5 Remote Work Security Problems - And How to Solve Them
Clearing your browser cache, avoiding login credentials saved through your email and autofill, being cautious about browser extensions and clearing your cookies periodically can help ensure remote work security to the fullest extent possible.
The conversation around remote working, or working from home, often paints it as a phenomenon brought on by the COVID-19 pandemic. But that's not entirely true -- many web entrepreneurs, freelancers and employees with work-from-home permits have been "working from anywhere with internet access" for years.
That said, the pandemic certainly made working from home a new norm in the daily life of the global population: In 2020, a major portion of the traditional workforce shifted to working partially or entirely from home via remote access. And what's more, this model is shaping up to become the standard -- even as stay-at-home orders have eased. (Also read: Bye Bye Boss, Hello Office of the Future: 2022 Coronavirus Edition.)
Unfortunately, this shift opened a gold mine to cybercriminals, who didn't waste a minute before taking advantage of the swathes of less-than-cybersecurity-aware employees accessing confidential information from their home networks.
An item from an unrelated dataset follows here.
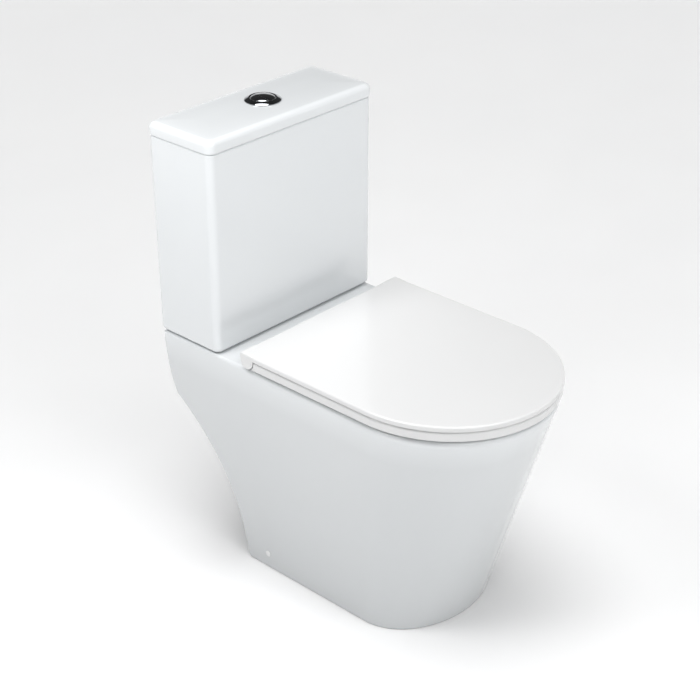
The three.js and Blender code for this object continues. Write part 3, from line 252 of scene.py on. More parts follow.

In response, many companies are trying their best to enhance security features in their network to prevent hackers from stealing data. To do this, maintaining web browser security has become essential to ensuring the remote workforce runs safely and smoothly.
Want to make sure your browser is safe for remote work? Here are five things that may be compromising your browser security, and how to fix them:
1. Your Browser History
Your browser history lists the websites you visit when surfing the internet. If malicious actors have access to this information, they can launch phishing attacks against you to get your credentials for those sites. Your credit card, debit cards, or bank details can be compromised to web criminals in this way. (Also read: 10 Biggest Data Breaches of All Time - And How to Prevent Them.)
2. Your User Login Credentials
Saved log-in credentials associated with your email account are vulnerable. That's because all attackers need to get into (and lock you out of) your accounts is access to your email: Once they have that, they can reset the password to any website you access using credentials associated with your email.
What's more, cybercriminals don't need to be present in front of your computer to steal your data in this way. If they manage to get your email address and password, they can work from any remote location using the internet.
Avoid saving login credentials in your web browser. Instead, use a password manager to store your credentials using a central master password.
3. Autofill Information
Autofill information can also be dangerous. When you log into a website, some browsers will prompt you to save your password for a quick one-click log-in. Some browsers can also autofill your home address while shopping online.
While it seems convenient, this could be a threat to your browser security: If your device falls in the wrong hands, attackers may find out your home address.
- Remove any confidential information or personal details that may already be stored in your browser's autofill feature.
- Turn off your browser's autofill feature.
4. Browser Extensions
Browser extensions require access permissions into confidential areas like browsing history, website content, or perhaps login credentials. As extensions run internally within internet browsers, anti-virus software packages usually can't observe malicious extensions. Thus, cybercriminals can take this as an opportunity to develop malware-infested extensions and hack users data. These malicious extensions sometimes redirect users to phishing sites or sites containing malicious downloads. (Also read: Social Engineering Attacks: 3 Strategies to Mitigate Risk.)
Be cautious before choosing browser extensions. Use only genuine extensions; and only use extensions if you need them.
5. Browser Cookies
Websites put cookies in computers that help to identify users in the network and their internet surfing behaviors. Cookies are stored locally on your computer. Like browsing history, cookies can reveal any confidential information captured from your internet surfing and online work.
Disabling cookies could be a solution, but it would affect website functionalities. Instead, Purging cookies periodically can help you stay safe online. Some other recommended precautionary measures include:
- Locking your computer when you're away from it.
- Changing your browser settings for better privacy
- Activating two-factor authentication for a website.
Remote work is here to stay. Many companies have noticed benefits in their revenue and a reduced office infrastructure cost. That means more people working from home -- but it also means more cybercriminals to ward off.
Though hackers can be hard to escape, taking adequate safety measures can help ensure remote work security to the fullest extent possible.